Summer may have been late arriving hereabouts, but it sure is hanging around in decidedly unfall-like fashion. Maybe that's why it is hard to get invested in who is right or wrong in the NHL lockout.

Summer may have been late arriving hereabouts, but it sure is hanging around in decidedly unfall-like fashion.

Maybe that's why it is hard to get invested in who is right or wrong in the NHL lockout. After all, who is thinking about a game played on ice when it's still warm enough to hang out at the beach.

The delayed start to the hockey season is, as always, about money. The owners want more. About 50 per cent of them have operated with a deficit at some point between 2009 and 2011 and the weakest sisters in this bunch wrote their books in red for all three years.

The same hard-up owners are paying US$20 million a year to prop up a team that has a buyer waiting in Canada. It's the same short-sighted owners who don't like the collective agreement they negotiated in 2004 and have locked their players out for the third time in 18 years in order to extract concessions to fund their limited business sense.
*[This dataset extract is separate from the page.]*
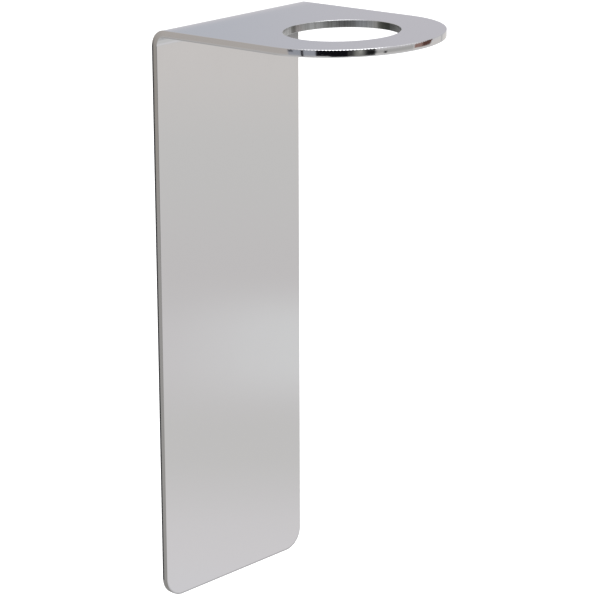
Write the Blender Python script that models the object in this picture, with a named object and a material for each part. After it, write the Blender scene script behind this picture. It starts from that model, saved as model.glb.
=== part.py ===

We could go on, but it's just too aggravating when there are other less expensive things to do than NHL hockey.

If pro sports is your thing, there's lots to get excited about: the Lions are on the cusp of a great season; the Whitecaps should make the playoffs in their second season of MLS. If you have to get a hockey fix, the Vancouver Giants haven't looked very good in preseason, but are always competitive when it counts - and this season the NHL drafts will all still be playing in junior.

Locally, check out the talent on the ice with the Richmond Sockeyes. These kids are all about trying, not the money and it won't cost you a small fortune.